The Constitution. You know that Chief Justice Chase who Benson quoted? Look up what he had to say on the matter. Texas v White, 1869.

As somebody whose ancestors had no dog in the Great Unpleasantness and as somebody that tries to see the issues as contemporaries on both sides saw it at the time, namely, in 1861 ......

Would it not have carried more weight for the Supreme Court to have made a ruling on the legality of secession BEFORE 600,000 Americans had died rather than AFTER 600,000 Americans had died and a retroactive legal justification was needed for the bloodbath?

How can the men living in 1861 be blamed for not following the reasoning of a Supreme Court ruling made in 1869?

Just wondering.

If the issue of the legality of secession was so black and white, could not the Supreme Court have ruled on the matter in 1861 before the rivers of blood started flowing?

There is no doubt in my mind that it was best that the Union was preserved.

However, prior to the time that the Parrott shells started flying and for four years after they stopped flying, nothing in the U.S. Constitution and nothing in any Supreme Court ruling stated in plain English that secession was illegal.

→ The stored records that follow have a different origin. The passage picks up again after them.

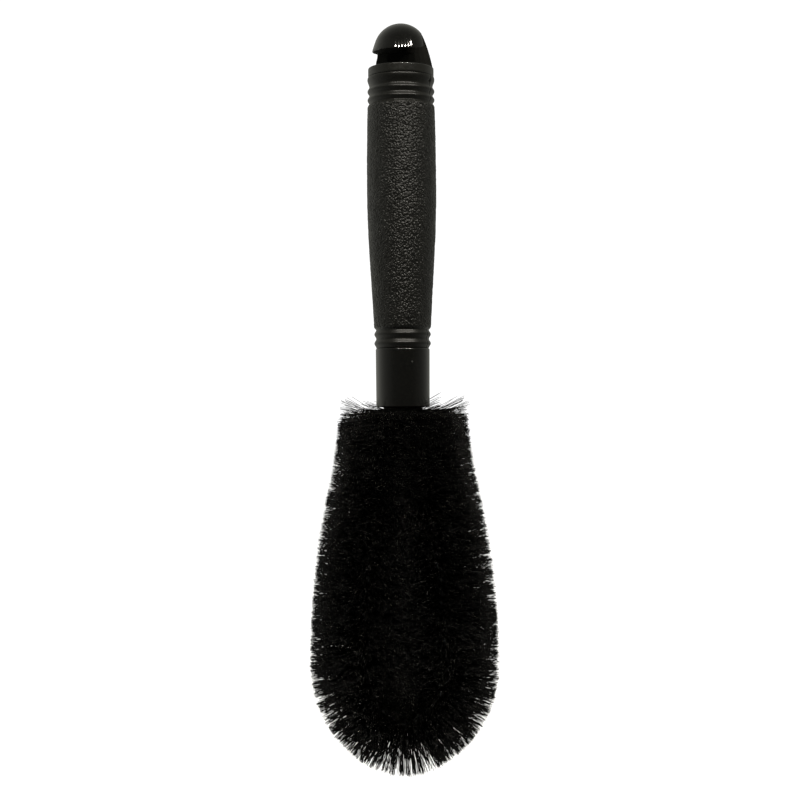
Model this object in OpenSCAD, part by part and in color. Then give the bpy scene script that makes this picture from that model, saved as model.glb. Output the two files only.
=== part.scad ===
// Wheel brush: bristles on a loop of twisted wire, in a hollow handle with a soft grip.
//
// +Z runs up the handle, the loop of bristles lies in the XZ plane and the front faces -Y.
// The origin is on the handle's axis at the underside of the cap's crown, where a peg carries
// the brush, so nearly all of it lies below z = 0. Depths are measured downwards.

/* [Hook cap] */
// Radius of the crown of the cap
crown_r = 10.8; // [10.4:0.1:11.2]
// Wall thickness of the cap
cap_wall = 2.1; // [1.6:0.1:2.4]
// Depth from the underside of the crown to the floor of the hook slot
cap_hollow_h = 15.8; // [14.5:0.1:17]
// Height of the solid ring at the base of the cap
cap_base_h = 3.7; // [2.6:0.1:4.5]
// Radius of the base ring of the cap
cap_base_r = 13.1; // [12.9:0.05:13.3]
// Height of the slot across the front of the cap, at the cap's axis
front_slot_h = 6.6; // [5:0.1:7.5]
// Angle at which the lip of the hood above the slot rises towards the back
lip_tilt = 4; // [1:0.5:6]
// Angle that the slot runs round the cap, from its right side past the front and the left
front_slot_angle = 214; // [200:1:235]
// Depth of the top of the hook slot below the underside of the crown
hook_slot_top = 1.8; // [1.4:0.1:2.6]
// Radius of the round top of the hook slot, where the peg sits
hook_seat_r = 3.3; // [2.8:0.1:3.6]
// How far the hook slot reaches forward where its edge turns into the lip of the hood
hook_slot_reach = 6.7; // [5.5:0.1:7.5]
// Slope of the lip of the hood where it turns up into the hook slot
lip_slope = 23; // [15:1:35]
// Length of the plug that holds the cap in the handle
cap_plug_len = 14; // [8:1:20]

/* [Grip] */
// Length of the soft grip with its ribs
grip_len = 108; // [100:0.5:120]
// Radius of the grip where it is fullest
grip_swell_r = 13.9; // [13.6:0.1:14.4]
// Depth of the fullest place below the top of the grip
grip_swell_depth = 43.9; // [36:0.1:50]
// How much the radius falls from the fullest place to the top edge
grip_top_fall = 0.8; // [0.5:0.1:1]
// How much the radius falls from the fullest place to the waist
grip_waist_fall = 2.9; // [2.2:0.1:3.1]
// Thickness of the soft grip under its grain
grip_wall = 2.2; // [1.6:0.1:2.4]
// Wall thickness of the stiff core under the grip
core_wall = 2; // [1.6:0.1:2.2]
// Distance from groove to groove in the ribs at the top of the grip
upper_rib_pitch = 3.4; // [3:0.1:3.8]
// Distance from groove to groove in the ribs at the bottom of the grip
lower_rib_pitch = 3.65; // [3:0.05:4]
// Depth of the grooves between the ribs
groove_depth = 0.75; // [0.4:0.05:0.9]

/* [Collar and socket] */
// Radius of the collar
collar_r = 10.8; // [10.6:0.1:11.2]
// Length of the collar
collar_len = 23.6; // [20:0.2:30]
// Wall thickness of the collar
collar_wall = 1.9; // [1.6:0.1:2.2]
// Length of the socket's plug inside the core
socket_plug_len = 14; // [8:1:20]
// Diameter of the pin that holds the collar on the socket
lock_pin_d = 1.6; // [1.2:0.1:2.4]
// Depth of the pin below the top of the collar
lock_pin_depth = 5.7; // [4:0.1:12]
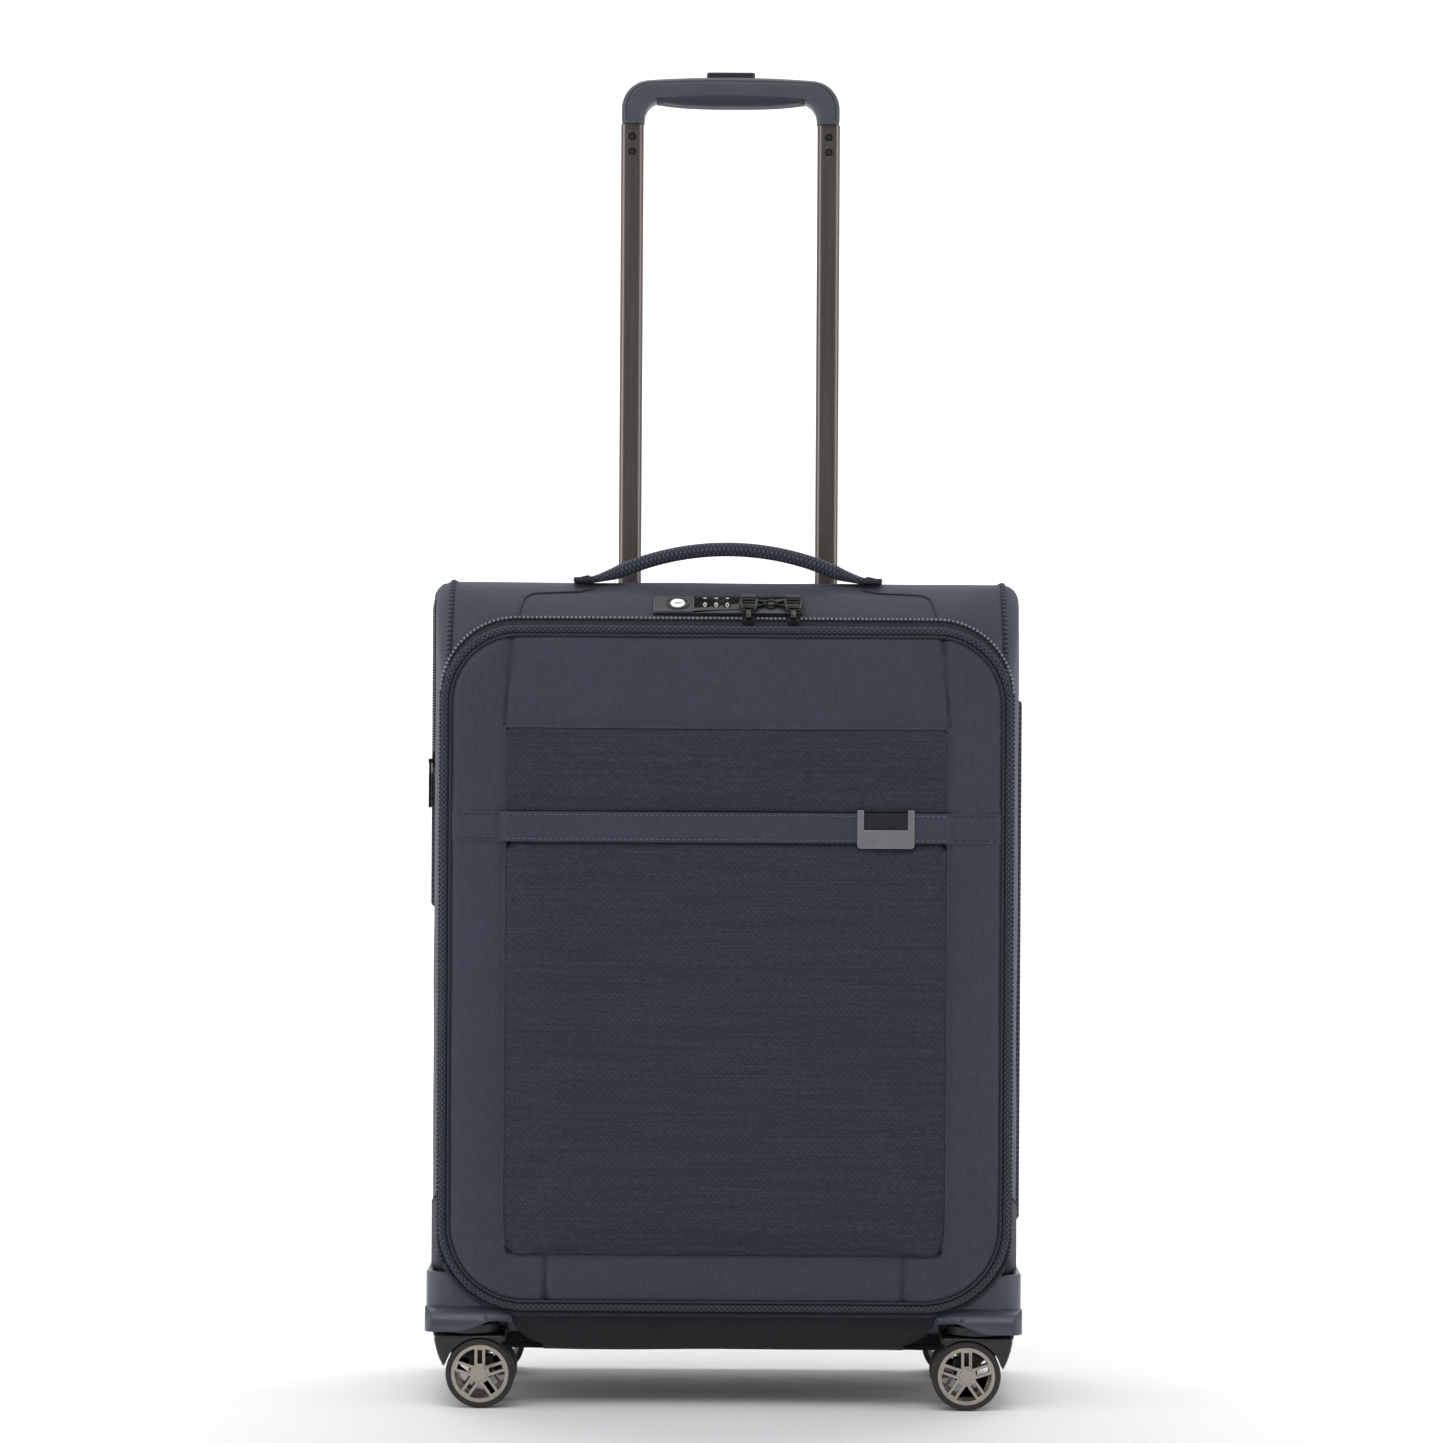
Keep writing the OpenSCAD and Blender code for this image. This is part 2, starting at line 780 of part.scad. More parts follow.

It seems to me that the entire issue of secession was one of those issues that the Founding Fathers simply forgot or neglected to address.

Sh!t happens.

Even to the Founding Fathers.

The reasoning of Texas v. White went like this:

The Articles of Confederation's described the American Union as "perpetual". The Constitution stated that it wanted to create "a more perfect Union" thereby suggesting that the United States was now more perfectly perpetual.

That is word play right up there with the "penumbras" of Roe v. Wade.

It can just as easily be argued that nobody but God is "perpetual" and that a "more perfect" Union would be a Union less blasphemous to God and therefore not claiming the Godly power of perpetuity. A nation cannot be "perfect" if you are blaspheming God by engaging in the ultimate hubris of claiming the Godly power of being "perpetual", can it?

How is the reasoning of Texas v. White or my reasoning or the reasoning of Roe v. Wade not wading waaayyy deep into "penumbra" territory?

In my view, if the Constitution is supposed to "say" something, I want to see it in plain English and not have a Supreme Court Justice playing word games with the Constitution as if he were a High Priest at the Oracle of Delphi reading chicken entrails or Justice Douglas divining "penumbras and emanations".

Is plain English too much of a bother to avoid the loss of 600,000 American lives between 1861 and 1865?

Is plain English too much of a bother to avoid the loss of the lives of millions America's unborn children in the past 34 years?